Give the material again in full, matching it exactly.

>> start WORKING DATA

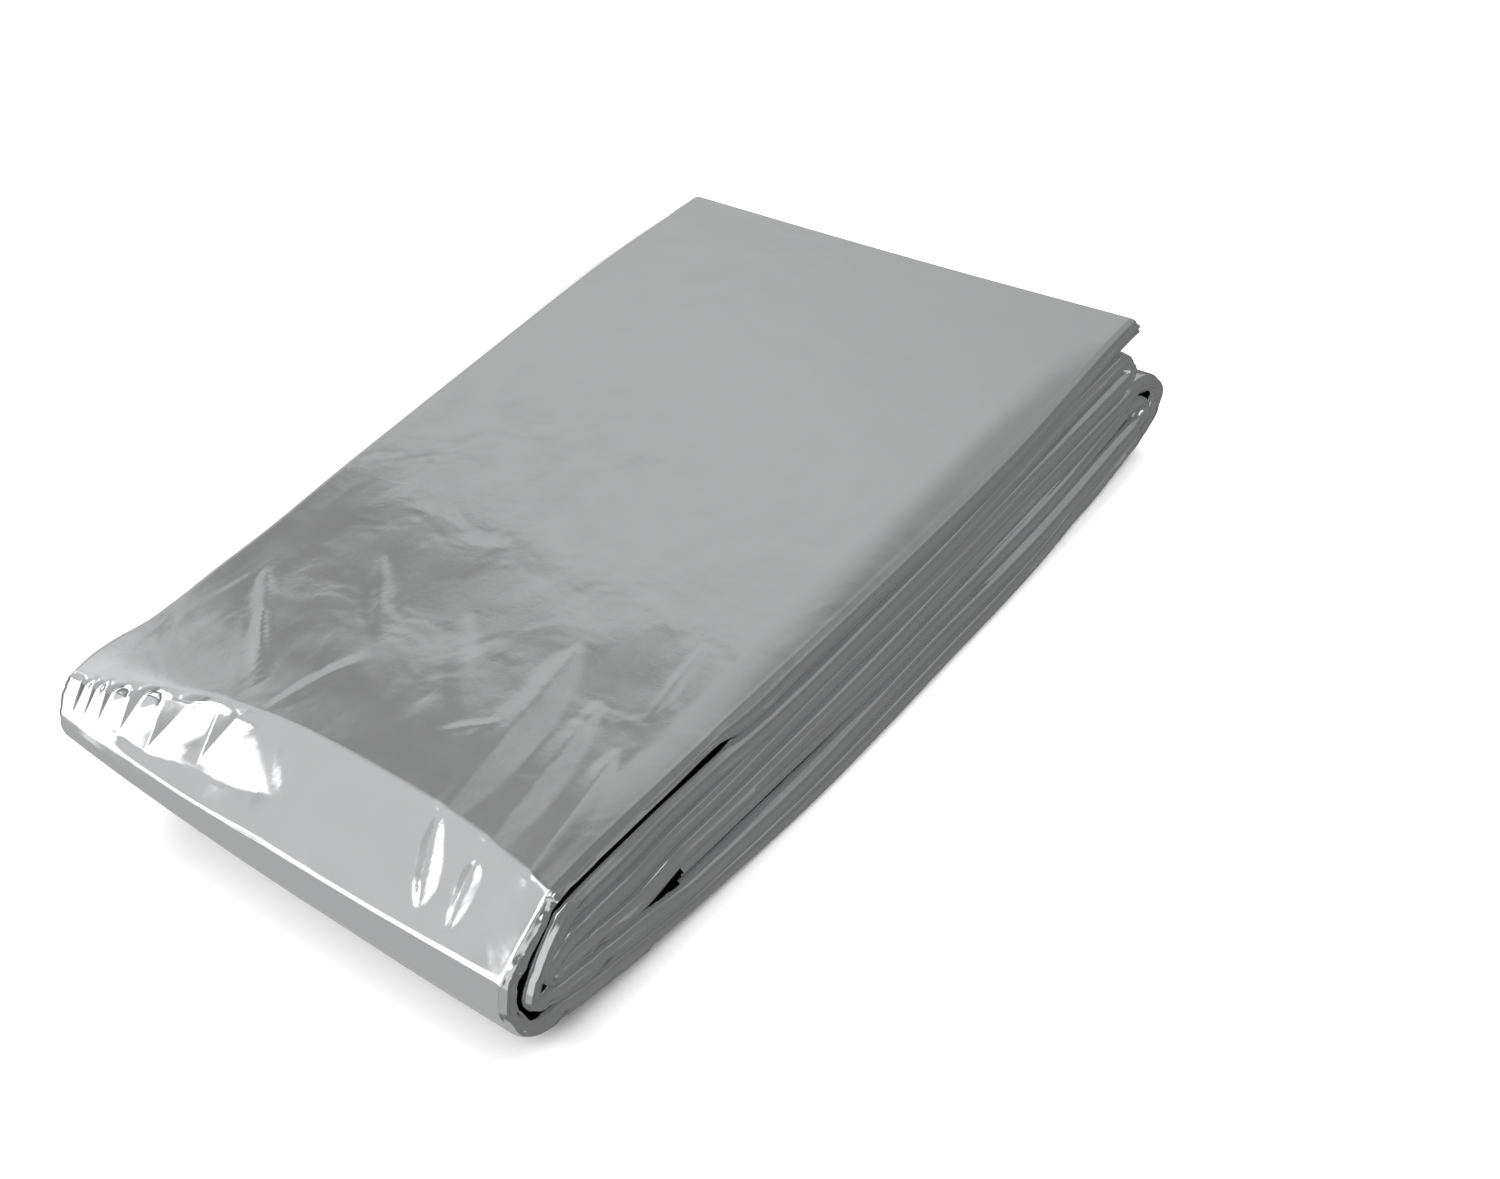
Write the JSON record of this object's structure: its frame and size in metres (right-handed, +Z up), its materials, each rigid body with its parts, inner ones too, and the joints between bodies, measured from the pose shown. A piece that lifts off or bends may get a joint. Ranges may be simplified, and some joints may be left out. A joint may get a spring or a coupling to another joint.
{
  "type": "folded emergency foil blanket",
  "caption": "Thin silver film sheet folded back and forth into a flat pocket-size pack, with a rounded fold at its near end and open layer edges along its long sides.",
  "frame": {"origin": "under the middle of the pack, on the surface that it lies on", "axes": "+X across the pack to its right side, +Y along it from the rounded near end to the far end, +Z up"},
  "size_m": [0.0868, 0.1436, 0.0235],
  "materials": {
    "silver_film": "satin metallised film"
  },
  "bodies": {
    "root": {"folded_blanket": "silver_film"}
  },
  "joints": []
}
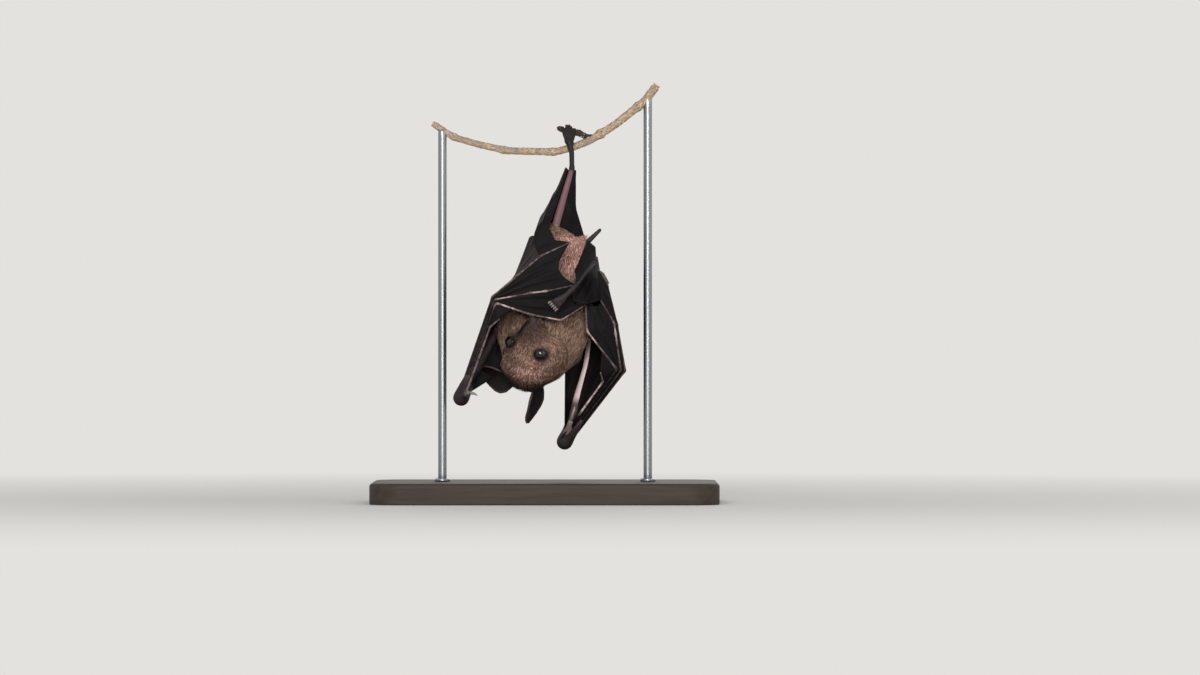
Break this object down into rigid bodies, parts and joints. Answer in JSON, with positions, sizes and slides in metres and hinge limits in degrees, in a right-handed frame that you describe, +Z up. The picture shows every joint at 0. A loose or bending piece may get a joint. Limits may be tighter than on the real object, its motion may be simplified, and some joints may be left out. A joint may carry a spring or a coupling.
{
  "type": "fruit bat",
  "caption": "Life-size short-nosed fruit bat hanging head down by one foot from a cut twig, wings folded loosely, on a plain display stand.",
  "frame": {"origin": "centre of the underside of the stand's base", "axes": "+Z up, the animal's belly faces -Y, its left side lies towards -X"},
  "size_m": [0.13, 0.08, 0.157],
  "materials": {
    "body_fur": "short warm grey-brown fur",
    "face_fur": "very short brown fur with a pinkish tint",
    "ear_skin": "bare dark skin",
    "eye": "wet gloss",
    "wing_skin": "thin near-black membrane with a soft sheen",
    "finger_skin": "skin over finger bones, pale pinkish",
    "arm_skin": "dark skin with a pale pinkish ridge",
    "leg_skin": "purplish pink skin",
    "claw": "horn",
    "twig": "thin tan bark",
    "stand_board": "dark satin paint on board",
    "stand_rod": "satin"
  },
  "bodies": {
    "root": {"arm_sheet_left": "wing_skin", "arm_sheet_right": "wing_skin", "claw_left_1": "claw", "claw_left_2": "claw", "claw_left_3": "claw", "claw_left_4": "claw", "claw_left_5": "claw", "claw_right_1": "claw", "claw_right_2": "claw", "claw_right_3": "claw", "claw_right_4": "claw", "claw_right_5": "claw", "ear_left": "ear_skin", "ear_right": "ear_skin", "eye_left": "eye", "eye_right": "eye", "finger_2_left": "finger_skin", "finger_2_right": "finger_skin", "finger_3_left": "finger_skin", "finger_3_right": "finger_skin", "finger_4_left": "finger_skin", "finger_4_right": "finger_skin", "finger_5_left": "finger_skin", "finger_5_right": "finger_skin", "foot_left": "leg_skin", "foot_right": "leg_skin", "forearm_left": "arm_skin", "forearm_right": "arm_skin", "head": "face_fur", "membrane_2_3_left": "wing_skin", "membrane_2_3_right": "wing_skin", "membrane_3_4_left": "wing_skin", "membrane_3_4_right": "wing_skin", "membrane_4_5_left": "wing_skin", "membrane_4_5_right": "wing_skin", "neck": "body_fur", "perch": "twig", "shin_left": "leg_skin", "shin_right": "leg_skin", "stand_base": "stand_board", "stand_rod_left": "stand_rod", "stand_rod_right": "stand_rod", "tail": "wing_skin", "tail_membrane_left": "wing_skin", "tail_membrane_right": "wing_skin", "thigh_left": "body_fur", "thigh_right": "body_fur", "thumb_claw_left": "claw", "thumb_claw_right": "claw", "thumb_left": "arm_skin", "thumb_right": "arm_skin", "trunk": "body_fur", "upper_arm_left": "body_fur", "upper_arm_right": "body_fur", "wing_front_left": "wing_skin", "wing_front_right": "wing_skin", "wing_inner_left": "wing_skin", "wing_inner_right": "wing_skin", "wing_sheet_left": "wing_skin", "wing_sheet_right": "wing_skin"}
  },
  "joints": []
}
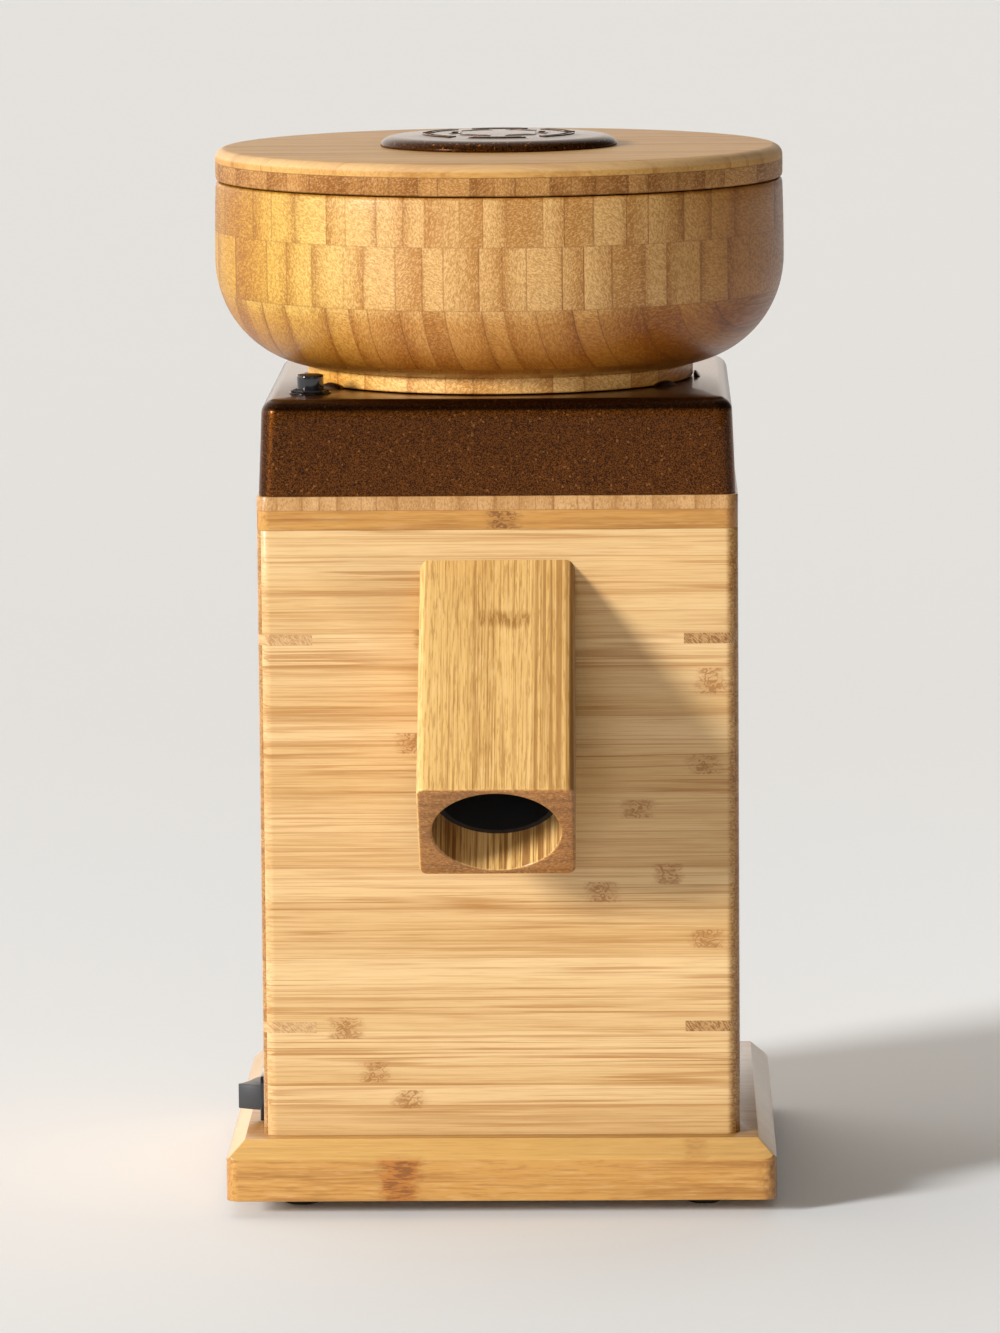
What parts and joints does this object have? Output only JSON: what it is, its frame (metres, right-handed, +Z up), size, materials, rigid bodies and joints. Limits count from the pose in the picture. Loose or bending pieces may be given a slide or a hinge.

>> end WORKING DATA

RESPONSE TO THIS EXERCISE
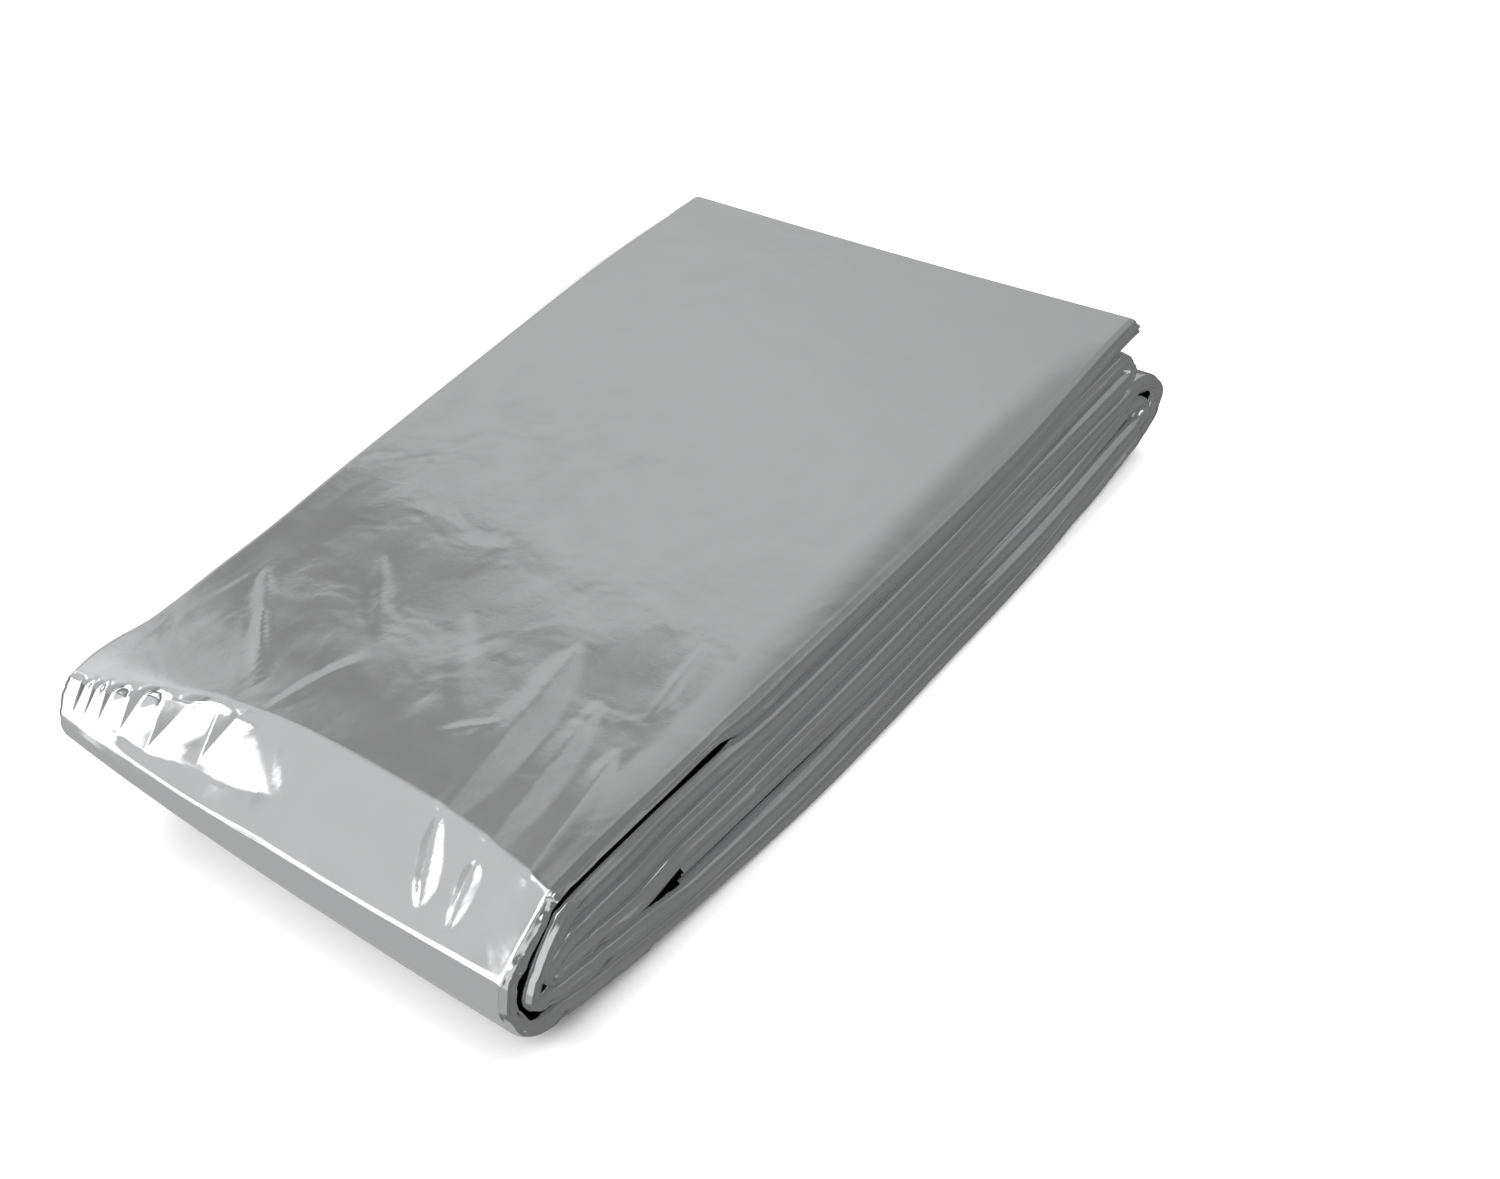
Write the JSON record of this object's structure: its frame and size in metres (right-handed, +Z up), its materials, each rigid body with its parts, inner ones too, and the joints between bodies, measured from the pose shown. A piece that lifts off or bends may get a joint. Ranges may be simplified, and some joints may be left out. A joint may get a spring or a coupling to another joint.
{
  "type": "folded emergency foil blanket",
  "caption": "Thin silver film sheet folded back and forth into a flat pocket-size pack, with a rounded fold at its near end and open layer edges along its long sides.",
  "frame": {"origin": "under the middle of the pack, on the surface that it lies on", "axes": "+X across the pack to its right side, +Y along it from the rounded near end to the far end, +Z up"},
  "size_m": [0.0868, 0.1436, 0.0235],
  "materials": {
    "silver_film": "satin metallised film"
  },
  "bodies": {
    "root": {"folded_blanket": "silver_film"}
  },
  "joints": []
}
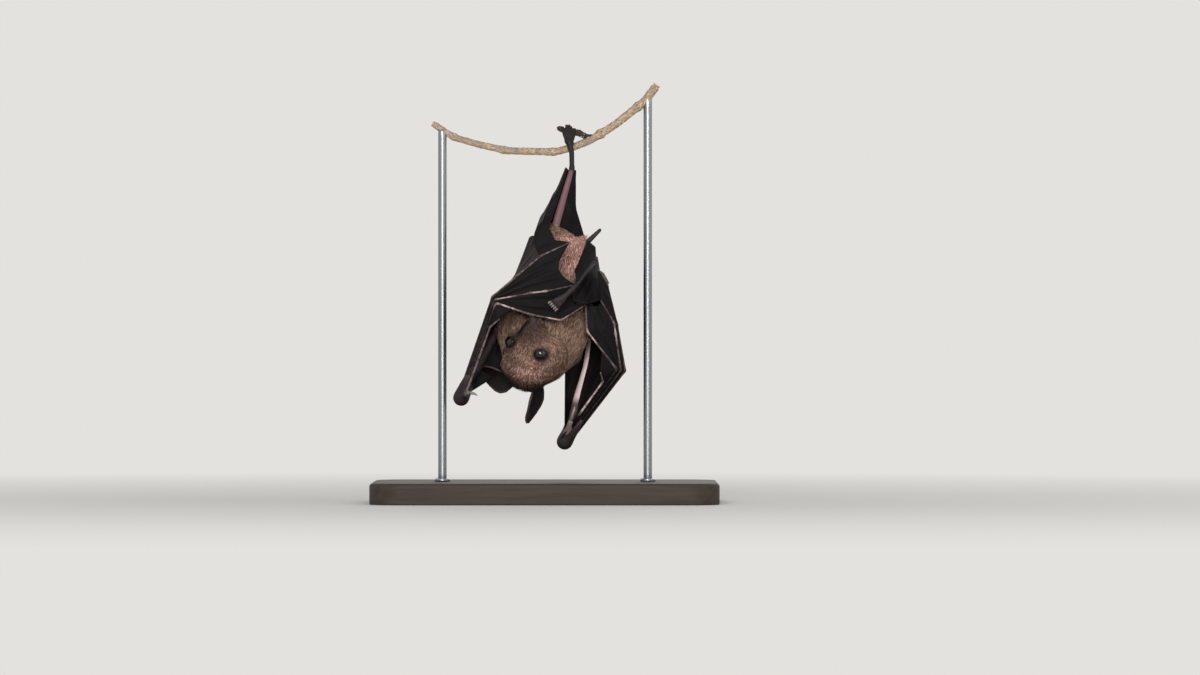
Break this object down into rigid bodies, parts and joints. Answer in JSON, with positions, sizes and slides in metres and hinge limits in degrees, in a right-handed frame that you describe, +Z up. The picture shows every joint at 0. A loose or bending piece may get a joint. Limits may be tighter than on the real object, its motion may be simplified, and some joints may be left out. A joint may carry a spring or a coupling.
{
  "type": "fruit bat",
  "caption": "Life-size short-nosed fruit bat hanging head down by one foot from a cut twig, wings folded loosely, on a plain display stand.",
  "frame": {"origin": "centre of the underside of the stand's base", "axes": "+Z up, the animal's belly faces -Y, its left side lies towards -X"},
  "size_m": [0.13, 0.08, 0.157],
  "materials": {
    "body_fur": "short warm grey-brown fur",
    "face_fur": "very short brown fur with a pinkish tint",
    "ear_skin": "bare dark skin",
    "eye": "wet gloss",
    "wing_skin": "thin near-black membrane with a soft sheen",
    "finger_skin": "skin over finger bones, pale pinkish",
    "arm_skin": "dark skin with a pale pinkish ridge",
    "leg_skin": "purplish pink skin",
    "claw": "horn",
    "twig": "thin tan bark",
    "stand_board": "dark satin paint on board",
    "stand_rod": "satin"
  },
  "bodies": {
    "root": {"arm_sheet_left": "wing_skin", "arm_sheet_right": "wing_skin", "claw_left_1": "claw", "claw_left_2": "claw", "claw_left_3": "claw", "claw_left_4": "claw", "claw_left_5": "claw", "claw_right_1": "claw", "claw_right_2": "claw", "claw_right_3": "claw", "claw_right_4": "claw", "claw_right_5": "claw", "ear_left": "ear_skin", "ear_right": "ear_skin", "eye_left": "eye", "eye_right": "eye", "finger_2_left": "finger_skin", "finger_2_right": "finger_skin", "finger_3_left": "finger_skin", "finger_3_right": "finger_skin", "finger_4_left": "finger_skin", "finger_4_right": "finger_skin", "finger_5_left": "finger_skin", "finger_5_right": "finger_skin", "foot_left": "leg_skin", "foot_right": "leg_skin", "forearm_left": "arm_skin", "forearm_right": "arm_skin", "head": "face_fur", "membrane_2_3_left": "wing_skin", "membrane_2_3_right": "wing_skin", "membrane_3_4_left": "wing_skin", "membrane_3_4_right": "wing_skin", "membrane_4_5_left": "wing_skin", "membrane_4_5_right": "wing_skin", "neck": "body_fur", "perch": "twig", "shin_left": "leg_skin", "shin_right": "leg_skin", "stand_base": "stand_board", "stand_rod_left": "stand_rod", "stand_rod_right": "stand_rod", "tail": "wing_skin", "tail_membrane_left": "wing_skin", "tail_membrane_right": "wing_skin", "thigh_left": "body_fur", "thigh_right": "body_fur", "thumb_claw_left": "claw", "thumb_claw_right": "claw", "thumb_left": "arm_skin", "thumb_right": "arm_skin", "trunk": "body_fur", "upper_arm_left": "body_fur", "upper_arm_right": "body_fur", "wing_front_left": "wing_skin", "wing_front_right": "wing_skin", "wing_inner_left": "wing_skin", "wing_inner_right": "wing_skin", "wing_sheet_left": "wing_skin", "wing_sheet_right": "wing_skin"}
  },
  "joints": []
}
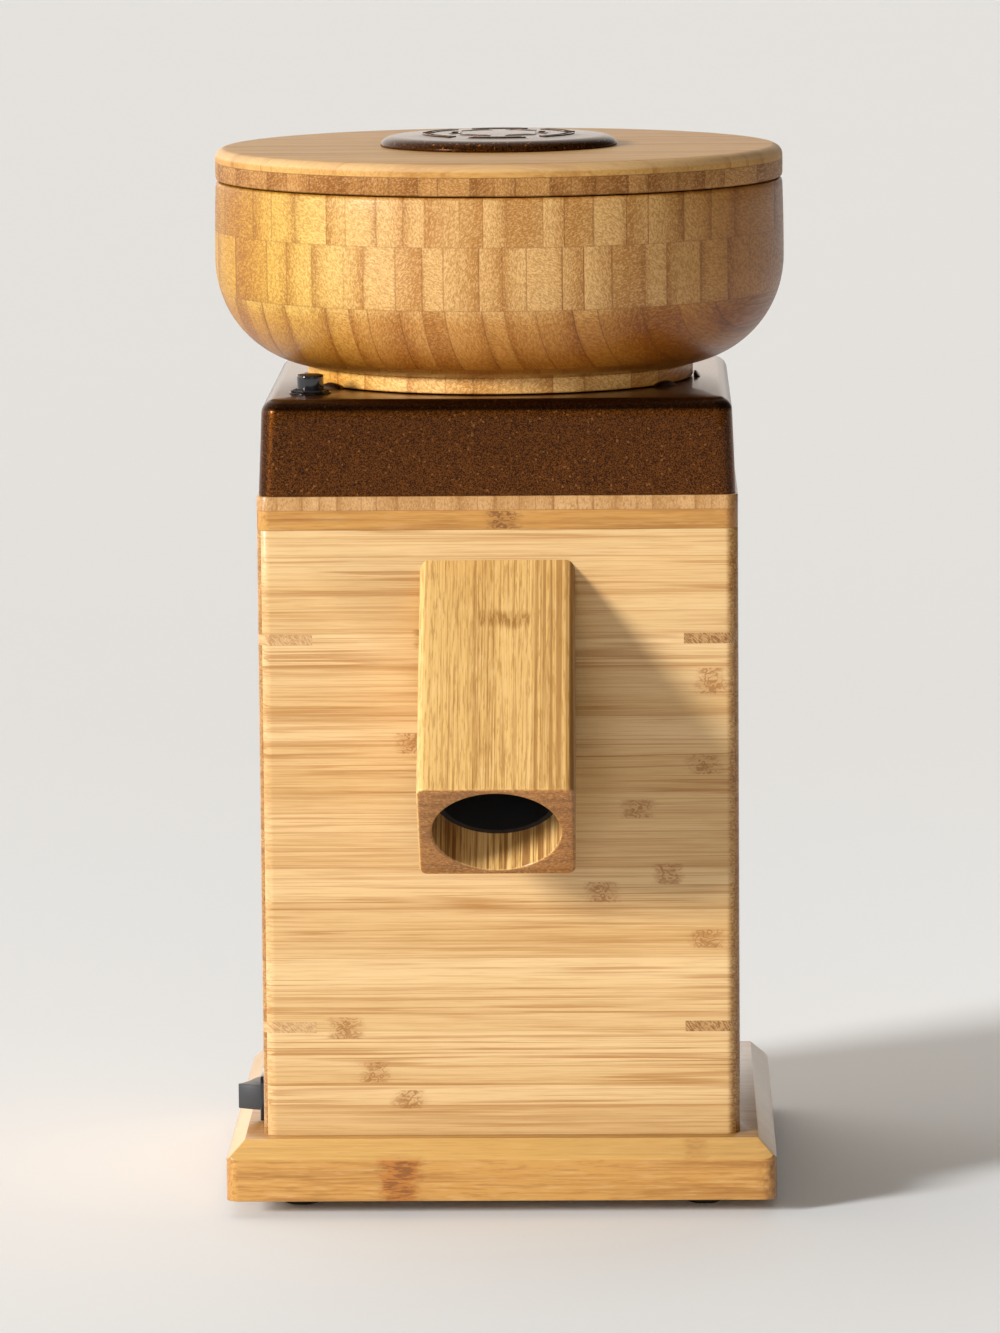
What parts and joints does this object have? Output only JSON: what it is, its frame (metres, right-handed, +Z up), size, materials, rigid bodies and joints. Limits count from the pose in the picture. Loose or bending pieces may be given a slide or a hinge.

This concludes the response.